_WORK TO DO_
Quote every line as given.

_DATA SHOWN_
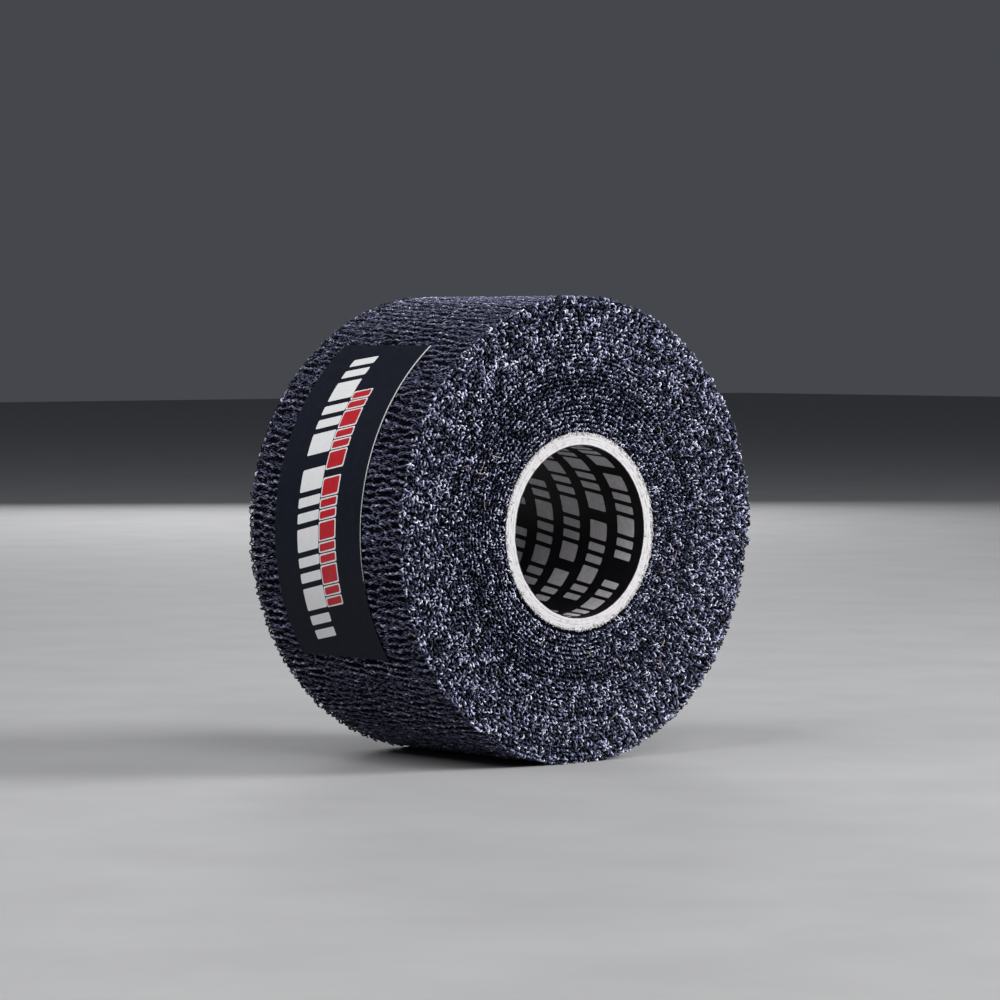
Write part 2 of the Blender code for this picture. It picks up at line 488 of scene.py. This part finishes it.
def make_core():
    wall = (CORE_RADIUS - BORE_RADIUS - LINER_THICKNESS - PLY_GAP) / PLY_COUNT
    for number in range(PLY_COUNT):
        inner = BORE_RADIUS + LINER_THICKNESS + PLY_GAP + number * wall
        name = f"board_ply_{number + 1}"
        seam = FIRST_PLY_SEAM + number * PLY_SEAM_STEP
        strip = wound_tube(inner, inner + wall - PLY_GAP, seam, PLY_ROUGHNESS)
        ply = add_piece(name, joined(name, [strip]), white_board, SHARP_EDGE)
        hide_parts(f"core_ply_{number + 1}")
        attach(ply, "roll")
    strip = wound_tube(BORE_RADIUS, BORE_RADIUS + LINER_THICKNESS, LINER_SEAM_TURN, LINER_ROUGHNESS)
    liner = joined("printed_liner", [strip])
    liner = add_piece("printed_liner", liner, liner_black, SHARP_EDGE)
    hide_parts("core_liner")
    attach(liner, "roll")


def make_board_fuzz():
    """Torn paper fibres along the outer edge of the board's cut ends."""
    for side, side_name in ((FRONT, "front"), (BACK, "back")):
        count, t = BOARD_FUZZ, np.linspace(-1, 1, 5)
        turn = dice.uniform(0, FULL_TURN, (count, 1))
        heading = dice.uniform(0, FULL_TURN, (count, 1))
        length = dice.uniform(*FUZZ_LENGTHS, (count, 1))
        start = CORE_RADIUS + dice.normal(*FUZZ_PLACE, (count, 1))
        radius = start + length * t * np.cos(heading)
        along = length * (t * np.sin(heading) + dice.normal(0, 0.4, (count, 1)) * t ** 2)
        rise = dice.uniform(0, FUZZ_HEIGHT, (count, 1)) * (1 - t ** 2) - 0.02 * MM
        paths = place(turn + along / radius, radius, side * (HALF_WIDTH + rise))
        radii = dice.uniform(*FUZZ_RADII, (count, 1)) * FUZZ_PROFILE
        name = f"board_fuzz_{side_name}"
        fuzz = add_piece(name, tubes(name, paths, radii, np.zeros((count, 1))), white_board)
        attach(fuzz, "roll")


# ---------------------------------------------------------------- print

def bar_outline(width, height, slant, corner=0.3, steps=4):
    """A slanted bar with round corners, about its middle, in millimetres, with its width along the roll."""
    low, high = -height / 2, height / 2
    left, right = -width / 2, width / 2
    square = ((left, low), (right, low), (right, high), (left, high))
    corners = [Vector((x + slant * y / height, y)) for x, y in square]
    outline = []
    for i, tip in enumerate(corners):
        before = tip + (corners[i - 1] - tip).normalized() * corner
        after = tip + (corners[(i + 1) % 4] - tip).normalized() * corner
        for step in range(steps + 1):
            t = step / steps
            outline.append(before * (1 - t) ** 2 + tip * 2 * t * (1 - t) + after * t ** 2)
    return [tuple(point) for point in outline]


def row_of_bars(start, length):
    """Middle and width of each bar in a row of that length, in millimetres."""
    bars, along = [], 0
    for width in BAR_WIDTHS:
        if width == 0:
            along += GROUP_GAP
            continue
        bars.append((along + width / 2, width))
        along += width + BAR_GAP
    scale = length / (along - BAR_GAP)
    return [(start + middle * scale, width * scale) for middle, width in bars]


def make_liner_print():
    """Rows of plain bars round the bore. Each row starts further round than the one in front of it."""
    bodies = []
    for row in range(LINER_ROWS):
        middle = ROW_START + row * ROW_PITCH - HALF_WIDTH
        height = min(ROW_HEIGHT, 2 * (HALF_WIDTH - middle) / MM - ROW_MARGIN)
        bars = row_of_bars(0, ROW_LENGTH)
        shapes = {width: flat_shape(bar_outline(width, height, ROW_SLANT), PRINT_STEP) for _, width in bars}
        for group in range(ROWS_ROUND):
            start = FIRST_ROW_TURN + row * ROW_SHIFT + group * FULL_TURN / ROWS_ROUND
            for along, width in bars:
                bodies.append(bent(
                    shapes[width], start + along * MM / BORE_RADIUS, middle, BORE_RADIUS,
                    lambda turn, across: np.full_like(turn, BORE_RADIUS - INK_THICKNESS),
                    lambda turn, across: np.full_like(turn, BORE_RADIUS + INK_THICKNESS)))
    piece = add_piece("liner_print", joined("liner_print", bodies), liner_print, SHARP_EDGE)
    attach(piece, "roll")


# ---------------------------------------------------------------- label

def label_radius(turn):
    """The back of the label."""
    return surface_radius(turn) + LABEL_LIFT


def label_layer(outline, along, across, bottom, top):
    """A layer of the label between two heights above its back. along runs up from its lower end."""
    step = 0.5
    return bent(
        flat_shape(outline, step), LABEL_START + along * MM / ROOT_RADIUS, across, ROOT_RADIUS,
        lambda turn, _: label_radius(turn) + bottom, lambda turn, _: label_radius(turn) + top)


def label_bars(row, across, bottom, top, margin=0):
    """A row of bars, each wider by the margin on every side."""
    start, length, height, slant = row
    return [
        label_layer(bar_outline(width + 2 * margin, height + 2 * margin, slant), along, across, bottom, top)
        for along, width in row_of_bars(start, length)]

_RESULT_
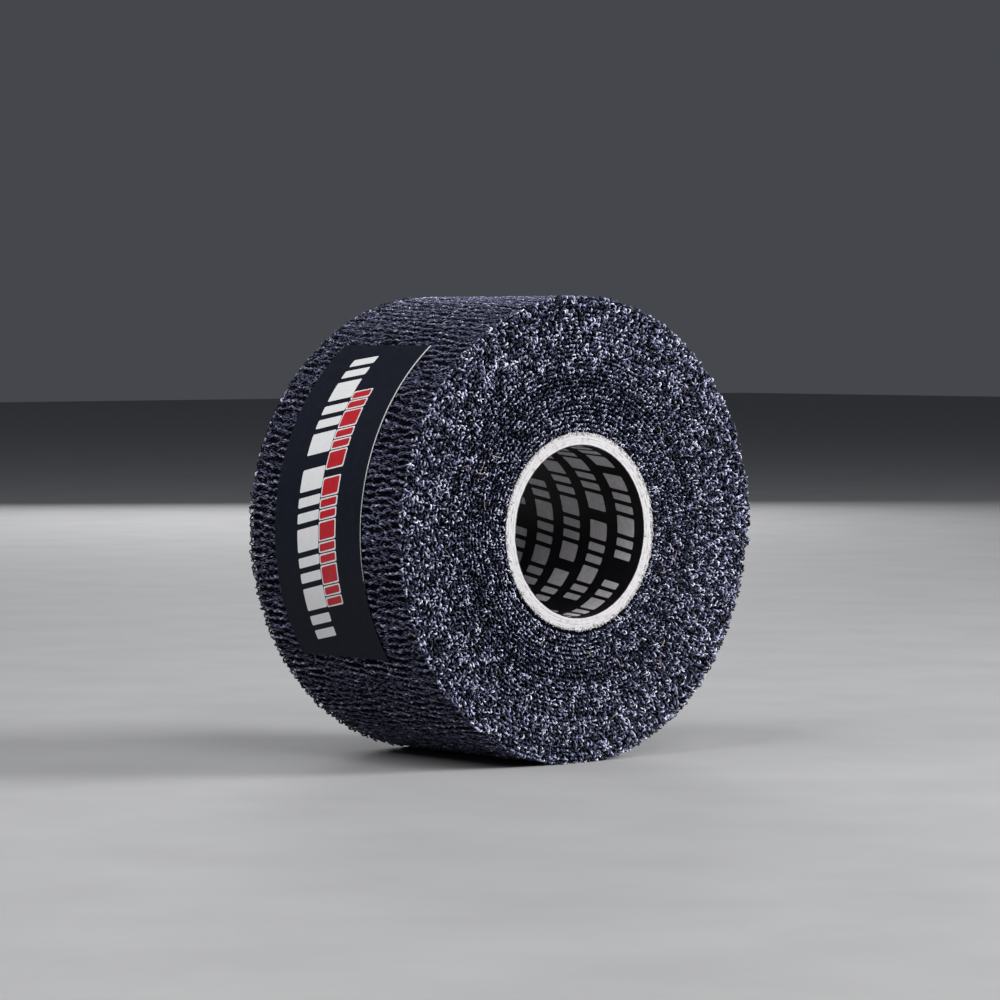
Write part 2 of the Blender code for this picture. It picks up at line 488 of scene.py. This part finishes it.
def make_core():
    wall = (CORE_RADIUS - BORE_RADIUS - LINER_THICKNESS - PLY_GAP) / PLY_COUNT
    for number in range(PLY_COUNT):
        inner = BORE_RADIUS + LINER_THICKNESS + PLY_GAP + number * wall
        name = f"board_ply_{number + 1}"
        seam = FIRST_PLY_SEAM + number * PLY_SEAM_STEP
        strip = wound_tube(inner, inner + wall - PLY_GAP, seam, PLY_ROUGHNESS)
        ply = add_piece(name, joined(name, [strip]), white_board, SHARP_EDGE)
        hide_parts(f"core_ply_{number + 1}")
        attach(ply, "roll")
    strip = wound_tube(BORE_RADIUS, BORE_RADIUS + LINER_THICKNESS, LINER_SEAM_TURN, LINER_ROUGHNESS)
    liner = joined("printed_liner", [strip])
    liner = add_piece("printed_liner", liner, liner_black, SHARP_EDGE)
    hide_parts("core_liner")
    attach(liner, "roll")


def make_board_fuzz():
    """Torn paper fibres along the outer edge of the board's cut ends."""
    for side, side_name in ((FRONT, "front"), (BACK, "back")):
        count, t = BOARD_FUZZ, np.linspace(-1, 1, 5)
        turn = dice.uniform(0, FULL_TURN, (count, 1))
        heading = dice.uniform(0, FULL_TURN, (count, 1))
        length = dice.uniform(*FUZZ_LENGTHS, (count, 1))
        start = CORE_RADIUS + dice.normal(*FUZZ_PLACE, (count, 1))
        radius = start + length * t * np.cos(heading)
        along = length * (t * np.sin(heading) + dice.normal(0, 0.4, (count, 1)) * t ** 2)
        rise = dice.uniform(0, FUZZ_HEIGHT, (count, 1)) * (1 - t ** 2) - 0.02 * MM
        paths = place(turn + along / radius, radius, side * (HALF_WIDTH + rise))
        radii = dice.uniform(*FUZZ_RADII, (count, 1)) * FUZZ_PROFILE
        name = f"board_fuzz_{side_name}"
        fuzz = add_piece(name, tubes(name, paths, radii, np.zeros((count, 1))), white_board)
        attach(fuzz, "roll")


# ---------------------------------------------------------------- print

def bar_outline(width, height, slant, corner=0.3, steps=4):
    """A slanted bar with round corners, about its middle, in millimetres, with its width along the roll."""
    low, high = -height / 2, height / 2
    left, right = -width / 2, width / 2
    square = ((left, low), (right, low), (right, high), (left, high))
    corners = [Vector((x + slant * y / height, y)) for x, y in square]
    outline = []
    for i, tip in enumerate(corners):
        before = tip + (corners[i - 1] - tip).normalized() * corner
        after = tip + (corners[(i + 1) % 4] - tip).normalized() * corner
        for step in range(steps + 1):
            t = step / steps
            outline.append(before * (1 - t) ** 2 + tip * 2 * t * (1 - t) + after * t ** 2)
    return [tuple(point) for point in outline]


def row_of_bars(start, length):
    """Middle and width of each bar in a row of that length, in millimetres."""
    bars, along = [], 0
    for width in BAR_WIDTHS:
        if width == 0:
            along += GROUP_GAP
            continue
        bars.append((along + width / 2, width))
        along += width + BAR_GAP
    scale = length / (along - BAR_GAP)
    return [(start + middle * scale, width * scale) for middle, width in bars]


def make_liner_print():
    """Rows of plain bars round the bore. Each row starts further round than the one in front of it."""
    bodies = []
    for row in range(LINER_ROWS):
        middle = ROW_START + row * ROW_PITCH - HALF_WIDTH
        height = min(ROW_HEIGHT, 2 * (HALF_WIDTH - middle) / MM - ROW_MARGIN)
        bars = row_of_bars(0, ROW_LENGTH)
        shapes = {width: flat_shape(bar_outline(width, height, ROW_SLANT), PRINT_STEP) for _, width in bars}
        for group in range(ROWS_ROUND):
            start = FIRST_ROW_TURN + row * ROW_SHIFT + group * FULL_TURN / ROWS_ROUND
            for along, width in bars:
                bodies.append(bent(
                    shapes[width], start + along * MM / BORE_RADIUS, middle, BORE_RADIUS,
                    lambda turn, across: np.full_like(turn, BORE_RADIUS - INK_THICKNESS),
                    lambda turn, across: np.full_like(turn, BORE_RADIUS + INK_THICKNESS)))
    piece = add_piece("liner_print", joined("liner_print", bodies), liner_print, SHARP_EDGE)
    attach(piece, "roll")


# ---------------------------------------------------------------- label

def label_radius(turn):
    """The back of the label."""
    return surface_radius(turn) + LABEL_LIFT


def label_layer(outline, along, across, bottom, top):
    """A layer of the label between two heights above its back. along runs up from its lower end."""
    step = 0.5
    return bent(
        flat_shape(outline, step), LABEL_START + along * MM / ROOT_RADIUS, across, ROOT_RADIUS,
        lambda turn, _: label_radius(turn) + bottom, lambda turn, _: label_radius(turn) + top)


def label_bars(row, across, bottom, top, margin=0):
    """A row of bars, each wider by the margin on every side."""
    start, length, height, slant = row
    return [
        label_layer(bar_outline(width + 2 * margin, height + 2 * margin, slant), along, across, bottom, top)
        for along, width in row_of_bars(start, length)]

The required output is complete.